_Do this_
Give the number of lines below that contain "scene", with no other output.

— start Data —

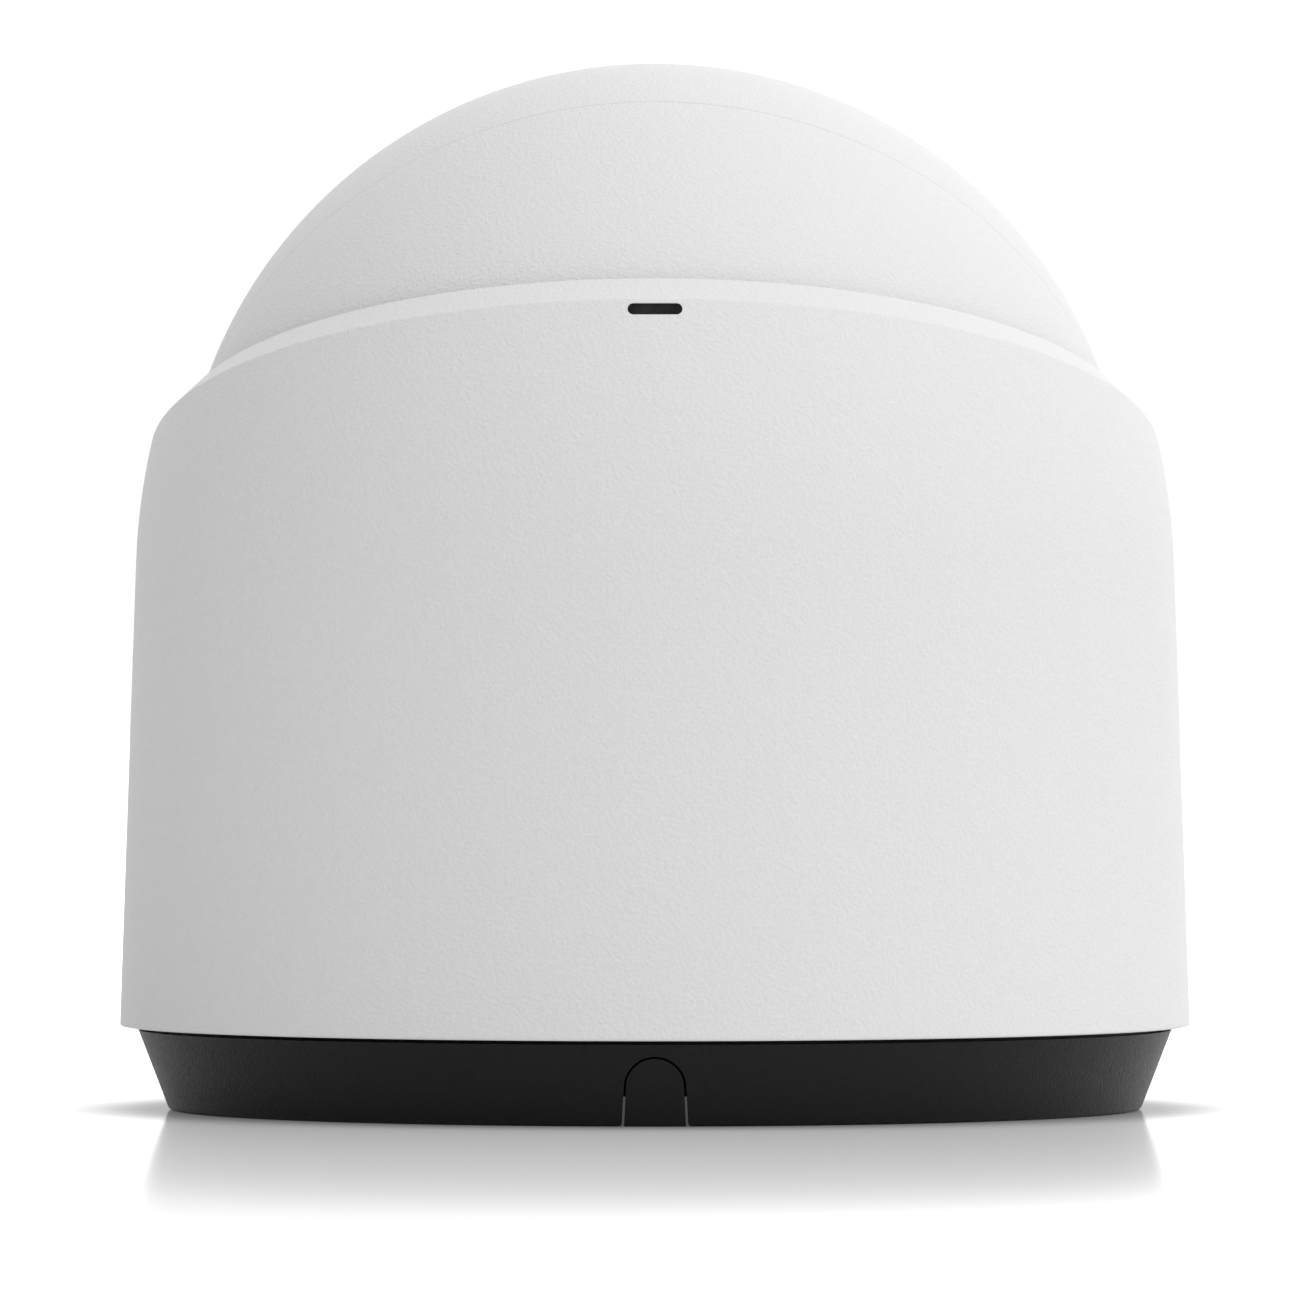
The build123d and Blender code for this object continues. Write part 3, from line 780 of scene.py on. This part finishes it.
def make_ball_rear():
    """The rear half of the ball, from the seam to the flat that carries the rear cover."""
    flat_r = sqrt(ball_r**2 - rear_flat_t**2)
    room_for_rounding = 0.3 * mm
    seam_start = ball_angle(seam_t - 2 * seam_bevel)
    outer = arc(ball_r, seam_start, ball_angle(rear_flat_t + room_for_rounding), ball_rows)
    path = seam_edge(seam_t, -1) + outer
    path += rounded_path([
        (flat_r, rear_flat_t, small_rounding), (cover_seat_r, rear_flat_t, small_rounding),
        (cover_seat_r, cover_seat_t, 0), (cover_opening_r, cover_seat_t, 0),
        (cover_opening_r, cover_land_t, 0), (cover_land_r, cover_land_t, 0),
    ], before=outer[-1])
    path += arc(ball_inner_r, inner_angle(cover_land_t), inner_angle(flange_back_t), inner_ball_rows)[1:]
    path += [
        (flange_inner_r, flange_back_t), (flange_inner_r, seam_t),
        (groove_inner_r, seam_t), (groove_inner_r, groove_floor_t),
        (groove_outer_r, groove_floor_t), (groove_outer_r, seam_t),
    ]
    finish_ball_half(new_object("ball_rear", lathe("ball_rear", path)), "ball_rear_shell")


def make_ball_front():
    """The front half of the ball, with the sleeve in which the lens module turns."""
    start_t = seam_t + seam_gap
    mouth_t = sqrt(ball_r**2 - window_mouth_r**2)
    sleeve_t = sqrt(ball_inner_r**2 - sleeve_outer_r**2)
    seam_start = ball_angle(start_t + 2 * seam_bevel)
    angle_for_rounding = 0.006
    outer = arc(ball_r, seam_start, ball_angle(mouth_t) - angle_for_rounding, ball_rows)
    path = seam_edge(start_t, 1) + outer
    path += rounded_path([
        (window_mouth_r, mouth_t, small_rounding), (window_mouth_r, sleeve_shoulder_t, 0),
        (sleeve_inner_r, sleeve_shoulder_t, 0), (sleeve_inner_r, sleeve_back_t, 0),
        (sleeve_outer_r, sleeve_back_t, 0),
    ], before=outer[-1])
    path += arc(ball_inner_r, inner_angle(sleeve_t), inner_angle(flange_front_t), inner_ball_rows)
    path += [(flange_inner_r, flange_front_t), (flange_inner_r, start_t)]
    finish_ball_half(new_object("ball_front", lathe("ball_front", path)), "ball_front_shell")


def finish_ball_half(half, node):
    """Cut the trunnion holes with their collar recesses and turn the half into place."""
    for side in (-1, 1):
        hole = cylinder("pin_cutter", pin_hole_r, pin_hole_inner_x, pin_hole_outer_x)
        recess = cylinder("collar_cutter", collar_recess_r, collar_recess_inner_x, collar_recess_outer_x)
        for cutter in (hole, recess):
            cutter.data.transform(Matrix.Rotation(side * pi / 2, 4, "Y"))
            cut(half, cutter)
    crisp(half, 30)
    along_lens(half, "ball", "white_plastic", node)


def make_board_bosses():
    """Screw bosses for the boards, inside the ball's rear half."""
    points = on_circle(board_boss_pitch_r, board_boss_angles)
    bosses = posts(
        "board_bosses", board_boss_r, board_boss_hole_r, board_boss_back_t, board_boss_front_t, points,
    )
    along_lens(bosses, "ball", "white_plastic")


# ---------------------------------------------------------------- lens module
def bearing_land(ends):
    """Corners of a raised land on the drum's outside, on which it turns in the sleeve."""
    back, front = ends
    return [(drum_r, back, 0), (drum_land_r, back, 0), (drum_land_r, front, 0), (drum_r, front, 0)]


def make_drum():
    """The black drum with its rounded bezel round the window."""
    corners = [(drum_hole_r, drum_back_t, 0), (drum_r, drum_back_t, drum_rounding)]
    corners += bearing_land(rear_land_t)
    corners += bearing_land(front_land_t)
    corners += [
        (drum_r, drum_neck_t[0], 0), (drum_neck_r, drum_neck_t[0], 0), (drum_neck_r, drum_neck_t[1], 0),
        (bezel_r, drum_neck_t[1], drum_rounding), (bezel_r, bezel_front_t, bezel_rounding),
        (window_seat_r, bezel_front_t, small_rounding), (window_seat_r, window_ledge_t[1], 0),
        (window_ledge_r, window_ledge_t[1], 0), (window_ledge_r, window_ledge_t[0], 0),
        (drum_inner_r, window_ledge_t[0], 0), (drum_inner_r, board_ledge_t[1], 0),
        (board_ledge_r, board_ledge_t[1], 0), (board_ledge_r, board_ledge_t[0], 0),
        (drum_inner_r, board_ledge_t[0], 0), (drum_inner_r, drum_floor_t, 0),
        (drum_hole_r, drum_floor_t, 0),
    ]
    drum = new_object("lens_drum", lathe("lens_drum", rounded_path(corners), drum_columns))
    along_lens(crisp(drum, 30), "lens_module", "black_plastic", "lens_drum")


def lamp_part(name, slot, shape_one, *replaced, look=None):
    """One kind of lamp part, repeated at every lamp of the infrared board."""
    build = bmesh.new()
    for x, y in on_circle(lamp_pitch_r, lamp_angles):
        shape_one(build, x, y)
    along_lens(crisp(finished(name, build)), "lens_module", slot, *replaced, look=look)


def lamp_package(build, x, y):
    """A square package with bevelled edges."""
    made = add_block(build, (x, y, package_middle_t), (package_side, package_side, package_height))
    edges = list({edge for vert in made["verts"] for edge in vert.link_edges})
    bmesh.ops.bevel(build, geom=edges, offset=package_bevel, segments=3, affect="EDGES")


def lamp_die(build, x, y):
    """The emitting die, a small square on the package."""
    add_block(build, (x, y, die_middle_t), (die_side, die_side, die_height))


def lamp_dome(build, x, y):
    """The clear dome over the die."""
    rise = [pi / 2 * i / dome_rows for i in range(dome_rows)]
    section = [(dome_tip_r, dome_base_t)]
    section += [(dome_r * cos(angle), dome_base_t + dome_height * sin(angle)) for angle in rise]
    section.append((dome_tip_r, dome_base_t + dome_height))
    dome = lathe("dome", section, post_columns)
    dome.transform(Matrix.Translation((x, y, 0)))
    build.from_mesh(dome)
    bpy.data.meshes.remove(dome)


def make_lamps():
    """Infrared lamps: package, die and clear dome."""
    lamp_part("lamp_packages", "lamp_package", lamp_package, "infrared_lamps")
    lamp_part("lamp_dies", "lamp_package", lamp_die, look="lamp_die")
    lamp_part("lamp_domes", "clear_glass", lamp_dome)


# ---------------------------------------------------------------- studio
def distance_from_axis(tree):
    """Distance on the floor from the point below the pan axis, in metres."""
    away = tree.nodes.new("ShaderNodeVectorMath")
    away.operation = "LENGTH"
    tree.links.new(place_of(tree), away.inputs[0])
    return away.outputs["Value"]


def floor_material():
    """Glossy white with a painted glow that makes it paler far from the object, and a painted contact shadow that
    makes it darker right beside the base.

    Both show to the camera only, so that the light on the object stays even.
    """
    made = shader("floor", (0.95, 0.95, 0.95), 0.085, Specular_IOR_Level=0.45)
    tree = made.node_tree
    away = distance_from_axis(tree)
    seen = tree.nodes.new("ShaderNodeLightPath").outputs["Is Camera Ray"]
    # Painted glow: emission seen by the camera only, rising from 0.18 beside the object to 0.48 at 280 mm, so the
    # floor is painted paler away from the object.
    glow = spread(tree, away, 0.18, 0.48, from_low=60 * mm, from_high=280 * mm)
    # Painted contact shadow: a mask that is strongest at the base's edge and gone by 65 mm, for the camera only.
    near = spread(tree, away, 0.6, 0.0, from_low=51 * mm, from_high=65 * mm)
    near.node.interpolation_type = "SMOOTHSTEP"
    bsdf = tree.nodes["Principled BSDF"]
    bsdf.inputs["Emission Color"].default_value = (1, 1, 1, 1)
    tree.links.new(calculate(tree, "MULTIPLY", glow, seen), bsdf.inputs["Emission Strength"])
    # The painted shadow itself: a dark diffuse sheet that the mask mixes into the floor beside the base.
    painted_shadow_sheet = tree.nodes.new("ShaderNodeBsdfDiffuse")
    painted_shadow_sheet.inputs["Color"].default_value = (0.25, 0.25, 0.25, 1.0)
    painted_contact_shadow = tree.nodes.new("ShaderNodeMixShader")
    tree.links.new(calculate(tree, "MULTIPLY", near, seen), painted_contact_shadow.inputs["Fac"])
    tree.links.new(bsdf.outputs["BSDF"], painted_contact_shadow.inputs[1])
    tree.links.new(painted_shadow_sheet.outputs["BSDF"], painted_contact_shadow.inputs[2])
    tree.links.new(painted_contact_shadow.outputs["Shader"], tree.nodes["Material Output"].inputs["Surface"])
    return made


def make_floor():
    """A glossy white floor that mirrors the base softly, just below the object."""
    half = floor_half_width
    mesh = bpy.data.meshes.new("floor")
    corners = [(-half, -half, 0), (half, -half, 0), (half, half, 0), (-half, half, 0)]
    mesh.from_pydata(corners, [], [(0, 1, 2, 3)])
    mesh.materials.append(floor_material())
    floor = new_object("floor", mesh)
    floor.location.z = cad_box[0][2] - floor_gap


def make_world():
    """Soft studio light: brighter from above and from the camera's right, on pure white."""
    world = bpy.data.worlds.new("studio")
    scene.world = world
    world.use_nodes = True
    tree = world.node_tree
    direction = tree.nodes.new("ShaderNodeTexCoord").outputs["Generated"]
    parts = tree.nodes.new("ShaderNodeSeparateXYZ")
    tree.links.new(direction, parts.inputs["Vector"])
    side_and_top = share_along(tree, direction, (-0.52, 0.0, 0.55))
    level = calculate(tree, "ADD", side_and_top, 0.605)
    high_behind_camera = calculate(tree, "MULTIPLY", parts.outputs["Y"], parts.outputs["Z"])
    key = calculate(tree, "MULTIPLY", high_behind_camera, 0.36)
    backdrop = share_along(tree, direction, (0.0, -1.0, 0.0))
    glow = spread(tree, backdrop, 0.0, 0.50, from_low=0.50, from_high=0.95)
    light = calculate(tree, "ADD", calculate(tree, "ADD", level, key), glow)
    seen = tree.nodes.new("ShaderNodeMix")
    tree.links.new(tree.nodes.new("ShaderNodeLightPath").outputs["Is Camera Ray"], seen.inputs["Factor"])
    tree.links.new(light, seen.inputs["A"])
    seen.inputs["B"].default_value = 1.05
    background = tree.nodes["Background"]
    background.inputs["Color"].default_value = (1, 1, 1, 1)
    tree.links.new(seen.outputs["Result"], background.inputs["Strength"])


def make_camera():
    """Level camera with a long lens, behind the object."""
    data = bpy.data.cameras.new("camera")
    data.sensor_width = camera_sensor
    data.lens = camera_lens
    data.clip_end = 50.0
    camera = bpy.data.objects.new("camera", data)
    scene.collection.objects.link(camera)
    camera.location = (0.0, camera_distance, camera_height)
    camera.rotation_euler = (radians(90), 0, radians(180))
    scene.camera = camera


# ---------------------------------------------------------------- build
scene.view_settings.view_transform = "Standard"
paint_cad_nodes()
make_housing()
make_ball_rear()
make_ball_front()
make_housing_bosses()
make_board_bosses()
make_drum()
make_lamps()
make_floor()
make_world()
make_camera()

— end Data —

_Result for this exercise_
5